SREs, DevOps practitioners, developers, and anyone who deals with monitoring systems and is looking to improve monitoring capabilities and infrastructure

Level

Intermediate

Description

A year ago, the monitoring setup at Kenna Security was a disaster. Molly Struve walks you through what the company had going to monitor its infrastructure, then dives into how to fix it.

Kenna Security used New Relic for performance monitoring, PagerDuty for application health monitoring, Elastalert used logs to alert on data discrepancies or site use anomalies, cron jobs that ran nightly or every 30 minutes looking for data anomalies, HoneyBadger for application and code errors, and admin dashboards for background processing services like Sidekiq and Resque. But the disaster didn’t end there. Not only did Kenna Security have six different tools doing the monitoring, it had them reporting to all different places: Slack channels—at its worst, it had a different slack channel for every individual environment with alerts being sent to it—SMS messaging, email, and phone calls. As if all of those different alerting mediums weren’t enough to make your head spin, the alerts sent to all of them were incredibly inconsistent. Some alerts just reported data but required no action. Many alerts would go off periodically and be false positives. And, finally, some of the alerts actually needed someone to address them immediately.
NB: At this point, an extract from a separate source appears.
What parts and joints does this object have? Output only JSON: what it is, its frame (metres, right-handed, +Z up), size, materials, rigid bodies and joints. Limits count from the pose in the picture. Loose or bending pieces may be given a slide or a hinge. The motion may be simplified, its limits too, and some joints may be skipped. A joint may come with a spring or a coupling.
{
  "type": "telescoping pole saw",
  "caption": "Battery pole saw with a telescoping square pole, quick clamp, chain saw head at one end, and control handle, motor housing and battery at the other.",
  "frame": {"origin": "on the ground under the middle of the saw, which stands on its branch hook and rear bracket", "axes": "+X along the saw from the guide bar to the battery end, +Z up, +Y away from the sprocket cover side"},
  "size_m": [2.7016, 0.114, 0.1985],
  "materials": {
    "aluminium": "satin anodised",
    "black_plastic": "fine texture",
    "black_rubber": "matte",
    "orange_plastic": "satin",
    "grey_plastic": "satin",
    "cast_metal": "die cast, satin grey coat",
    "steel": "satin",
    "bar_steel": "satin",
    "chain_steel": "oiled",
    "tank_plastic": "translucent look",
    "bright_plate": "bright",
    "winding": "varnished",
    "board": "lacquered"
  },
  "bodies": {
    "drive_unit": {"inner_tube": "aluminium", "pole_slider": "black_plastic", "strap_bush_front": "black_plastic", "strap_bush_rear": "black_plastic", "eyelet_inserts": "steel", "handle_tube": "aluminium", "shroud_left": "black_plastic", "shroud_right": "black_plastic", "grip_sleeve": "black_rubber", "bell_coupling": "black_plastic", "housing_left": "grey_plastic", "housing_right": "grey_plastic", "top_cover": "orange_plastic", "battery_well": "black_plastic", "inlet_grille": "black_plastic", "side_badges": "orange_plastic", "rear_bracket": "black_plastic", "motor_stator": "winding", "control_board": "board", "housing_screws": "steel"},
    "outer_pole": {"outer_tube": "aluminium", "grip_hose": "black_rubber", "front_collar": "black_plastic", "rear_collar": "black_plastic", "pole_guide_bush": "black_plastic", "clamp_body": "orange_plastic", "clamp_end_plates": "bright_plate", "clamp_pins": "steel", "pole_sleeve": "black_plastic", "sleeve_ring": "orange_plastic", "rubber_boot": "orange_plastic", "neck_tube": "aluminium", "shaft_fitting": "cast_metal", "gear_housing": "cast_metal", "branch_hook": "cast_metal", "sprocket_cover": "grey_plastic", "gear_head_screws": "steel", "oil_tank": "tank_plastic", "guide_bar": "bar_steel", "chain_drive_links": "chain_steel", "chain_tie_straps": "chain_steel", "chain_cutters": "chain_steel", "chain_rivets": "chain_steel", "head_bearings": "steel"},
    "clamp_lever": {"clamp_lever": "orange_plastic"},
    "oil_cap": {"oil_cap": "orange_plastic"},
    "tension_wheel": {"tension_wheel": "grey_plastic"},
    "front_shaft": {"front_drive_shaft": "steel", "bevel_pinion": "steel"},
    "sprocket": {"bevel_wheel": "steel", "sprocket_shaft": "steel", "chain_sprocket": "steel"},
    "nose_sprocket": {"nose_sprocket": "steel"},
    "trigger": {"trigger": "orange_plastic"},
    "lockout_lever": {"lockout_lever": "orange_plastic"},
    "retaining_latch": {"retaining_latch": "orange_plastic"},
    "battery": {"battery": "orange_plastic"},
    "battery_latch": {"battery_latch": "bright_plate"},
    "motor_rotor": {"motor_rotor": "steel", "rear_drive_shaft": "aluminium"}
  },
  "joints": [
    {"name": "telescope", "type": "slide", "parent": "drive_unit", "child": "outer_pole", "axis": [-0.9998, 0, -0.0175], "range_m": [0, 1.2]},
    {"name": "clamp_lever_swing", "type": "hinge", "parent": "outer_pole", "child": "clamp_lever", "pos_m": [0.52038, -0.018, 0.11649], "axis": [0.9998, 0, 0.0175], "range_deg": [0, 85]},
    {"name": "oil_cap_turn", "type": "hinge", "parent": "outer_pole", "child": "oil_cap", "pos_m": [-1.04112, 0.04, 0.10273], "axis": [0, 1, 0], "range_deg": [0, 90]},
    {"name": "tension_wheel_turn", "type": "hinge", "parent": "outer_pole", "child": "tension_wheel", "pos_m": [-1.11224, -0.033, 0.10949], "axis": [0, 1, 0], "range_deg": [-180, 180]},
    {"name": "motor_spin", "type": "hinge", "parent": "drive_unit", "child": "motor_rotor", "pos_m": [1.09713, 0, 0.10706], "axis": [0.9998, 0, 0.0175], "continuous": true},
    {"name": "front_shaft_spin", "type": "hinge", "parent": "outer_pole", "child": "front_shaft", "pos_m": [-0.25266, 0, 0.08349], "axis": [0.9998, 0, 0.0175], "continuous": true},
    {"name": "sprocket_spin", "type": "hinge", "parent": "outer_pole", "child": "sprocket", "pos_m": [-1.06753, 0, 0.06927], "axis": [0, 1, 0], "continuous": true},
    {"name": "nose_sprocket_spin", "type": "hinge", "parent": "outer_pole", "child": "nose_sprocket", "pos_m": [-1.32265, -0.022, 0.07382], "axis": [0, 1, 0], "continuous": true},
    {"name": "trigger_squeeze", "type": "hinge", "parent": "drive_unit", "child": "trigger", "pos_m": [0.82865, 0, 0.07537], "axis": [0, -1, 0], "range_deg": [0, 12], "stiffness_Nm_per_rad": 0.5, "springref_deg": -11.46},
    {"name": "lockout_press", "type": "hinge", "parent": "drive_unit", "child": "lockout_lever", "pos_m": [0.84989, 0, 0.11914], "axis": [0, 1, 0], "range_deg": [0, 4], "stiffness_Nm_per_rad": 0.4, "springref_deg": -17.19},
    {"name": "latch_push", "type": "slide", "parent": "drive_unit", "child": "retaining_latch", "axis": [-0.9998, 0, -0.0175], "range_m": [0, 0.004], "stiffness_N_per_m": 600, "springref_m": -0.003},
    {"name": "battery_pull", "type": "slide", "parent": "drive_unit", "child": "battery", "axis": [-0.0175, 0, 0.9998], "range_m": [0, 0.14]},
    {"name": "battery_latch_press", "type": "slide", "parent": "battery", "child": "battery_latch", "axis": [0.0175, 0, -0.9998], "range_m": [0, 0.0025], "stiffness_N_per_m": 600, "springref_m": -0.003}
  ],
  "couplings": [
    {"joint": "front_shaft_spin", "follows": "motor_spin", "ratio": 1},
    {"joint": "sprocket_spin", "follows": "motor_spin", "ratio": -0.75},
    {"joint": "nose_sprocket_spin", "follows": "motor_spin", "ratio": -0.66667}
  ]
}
Needless to say, those who were on call were miserable. They had no idea what was important or what alerts were actionable. This wasn’t a huge problem at first, because most of the team had been around for a while and knew all the ins and outs of what alerts were relevant. However, as the team started to grow, the company realized is monitoring system needed to change. Its newly minted SRE team quickly decided one of the first problems it was going to tackle was monitoring.

Over the course of a few months, Kenna Security overhauled the entire system, and the changes paid off in spades. Molly explains the company’s four big changes.
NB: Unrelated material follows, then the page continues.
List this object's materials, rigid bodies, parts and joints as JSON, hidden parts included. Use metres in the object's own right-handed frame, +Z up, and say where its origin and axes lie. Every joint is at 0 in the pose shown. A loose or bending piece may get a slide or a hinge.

Consolidate monitoring to a single place: Everything has to be in one place. This is especially important the larger your team gets. As more and more people join, it’s harder to onboard them if you have to teach them multiple different systems. Instead, when someone goes on call, it’s infinitely easier to tell them to open up a single webpage and that’s it. Now, you can have multiple reporting tools, but you need to send all their alerts through a single interface.
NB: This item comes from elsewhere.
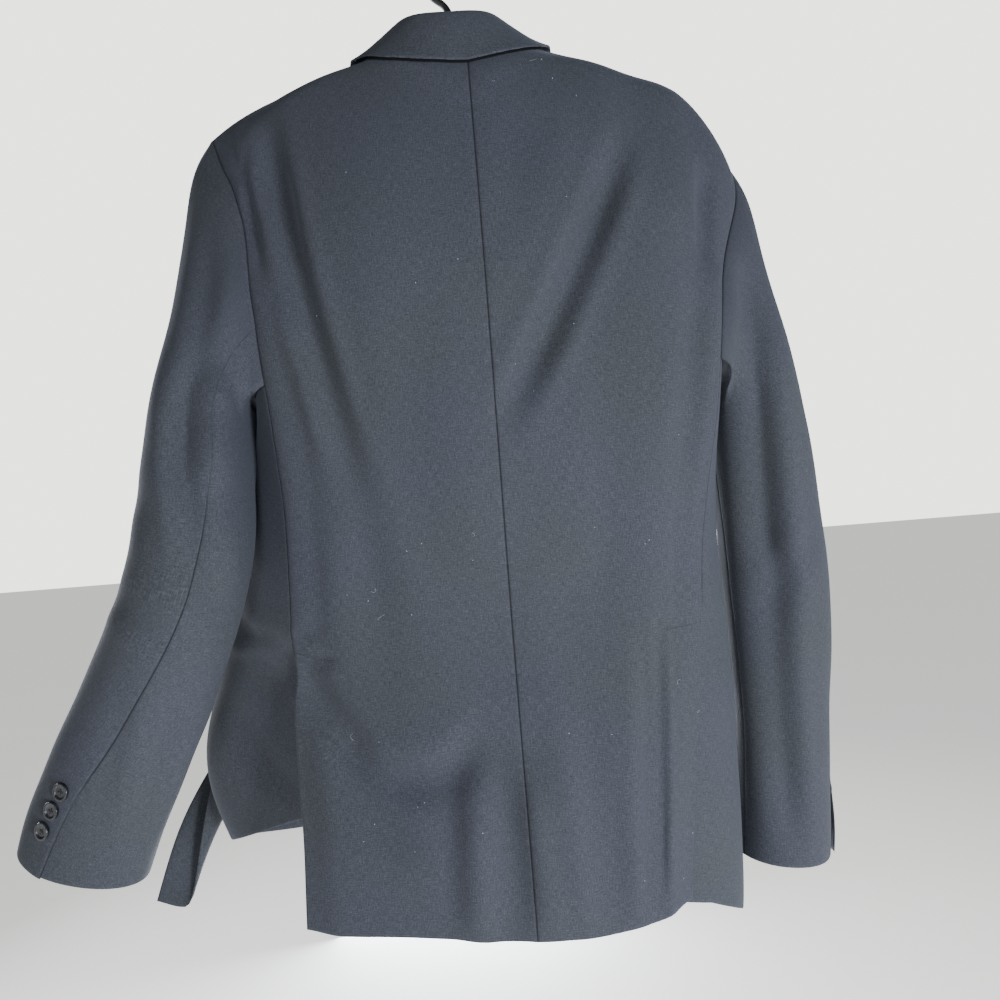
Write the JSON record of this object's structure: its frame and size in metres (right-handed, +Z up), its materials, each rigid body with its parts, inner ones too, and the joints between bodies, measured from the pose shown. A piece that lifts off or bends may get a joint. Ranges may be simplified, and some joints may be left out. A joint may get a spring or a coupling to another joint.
{
  "type": "suit jacket on a hanger",
  "caption": "Single-breasted suit jacket of plain charcoal wool, hung open on a plain hook hanger, its left side swung out at the vent.",
  "frame": {"origin": "the highest point inside the hanger's hook, where it bears on a rail", "axes": "+Z up, along the hanging jacket; +Y out of the jacket's back; +X towards the wearer's left sleeve"},
  "size_m": [0.7607, 0.278, 0.9268],
  "materials": {
    "wool_suiting": "plain-weave worsted wool, charcoal with a navy cast, soft low sheen",
    "collar_felt": "dense black undercollar felt",
    "horn_button": "dark polished resin button",
    "hanger_plastic": "black moulded plastic"
  },
  "bodies": {
    "root": {"back_left": "wool_suiting", "back_right": "wool_suiting", "side_left": "wool_suiting", "side_right": "wool_suiting", "front_left": "wool_suiting", "front_right": "wool_suiting", "lapel_left": "wool_suiting", "lapel_right": "wool_suiting", "top_sleeve_left": "wool_suiting", "top_sleeve_right": "wool_suiting", "under_sleeve_left": "wool_suiting", "under_sleeve_right": "wool_suiting", "collar": "wool_suiting", "undercollar": "collar_felt", "pocket_flap_left": "wool_suiting", "pocket_flap_right": "wool_suiting", "breast_welt": "wool_suiting", "front_button_1": "horn_button", "front_button_2": "horn_button", "cuff_button_left_1": "horn_button", "cuff_button_left_2": "horn_button", "cuff_button_left_3": "horn_button", "cuff_button_right_1": "horn_button", "cuff_button_right_2": "horn_button", "cuff_button_right_3": "horn_button", "hanger_body": "hanger_plastic", "hanger_hook": "hanger_plastic"}
  },
  "joints": []
}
Make all alerts actionable: The moment you let one piece of noise through, you set a precedence for everything else to be ignored. Once you start letting false positives be ignored, you can very quickly forget what’s important and what’s not. If an alert goes off and there’s no action to be taken, then that alert should not have gone off in the first place. If you want things to alert that are not actionable, you need to put them in a separate place far away from the actionable items.

Make sure alerts can be muted: A lot of Kenna Security’s hand-rolled alerts in the beginning would trigger every 30, 60, or 90 minutes. Even if the team had acknowledged the alert and were working to fix it, it would still ping them. Nothing’s more frustrating than trying to fix a problem while an alarm is blaring in your ear. The single centralized system now gives Kenna Security the ability to mute alerts for however long it feels it needs to fix the problem. Not only do you want alerts to be muted, ideally, you want to be able to mute them for a specific timeframe. You don’t want to mute an alert, fix the problem, and then forget to unmute the alert afterwards.

Track alert history: This is one of those things you don’t think about until you are staring at an alert and have no idea what is causing it. A lot of times, in order to figure out the cause of an alert, you need to know what the previous behavior was. If you have history for an alert you can do this. By going back and looking for trends in data, you can get a better picture of the situation, which can help when it comes to finding the root cause. Having alert history can also help you spot trends and find problems even before an alert is triggered. For example, let’s say you’re tracking database load. If you suddenly experience a large amount of growth, you can refer to your monitoring history for that alert to gauge what the load on the database is and if you’re approaching that alert threshold. You can then use this information to get ahead of the alert before it even goes off.

Overhauling this monitoring system has paid off in many ways. For starters, on-call developers are a lot happier. By removing any ambiguity around what alerts were important and what weren’t, Kenna Security took a lot of confusion out of being on call and removed a lot of noise. No one wants their phone buzzing all night long when they’re on call. Removing those false positives fixed this issue. Since all of the monitoring is now in a single place, it’s straightforward and easy for developers to understand and learn. This ease of use has caused a lot of developers to contribute to the alerting effort by making their own alerts and improving on the ones already in place. Having a reliable, easy to use system gave developers a good reason to buy into it and join the effort to improve it.

Prerequisite knowledge

Experience with a monitoring system

What you'll learn

Identify basic strategies you can implement in your own monitoring systems to make them more scalable and user friendly for the engineers involved

Molly Struve

DEV

Molly Struve is the lead site reliability engineer at DEV. During her time in the software industry, she’s had the opportunity to work on some challenging problems. These include scaling Elasticsearch, sharding MySQL databases, and creating an infrastructure that can grow as fast as a booming business. When not making systems run faster, she can be found fulfilling her need for speed by riding and jumping her show horses.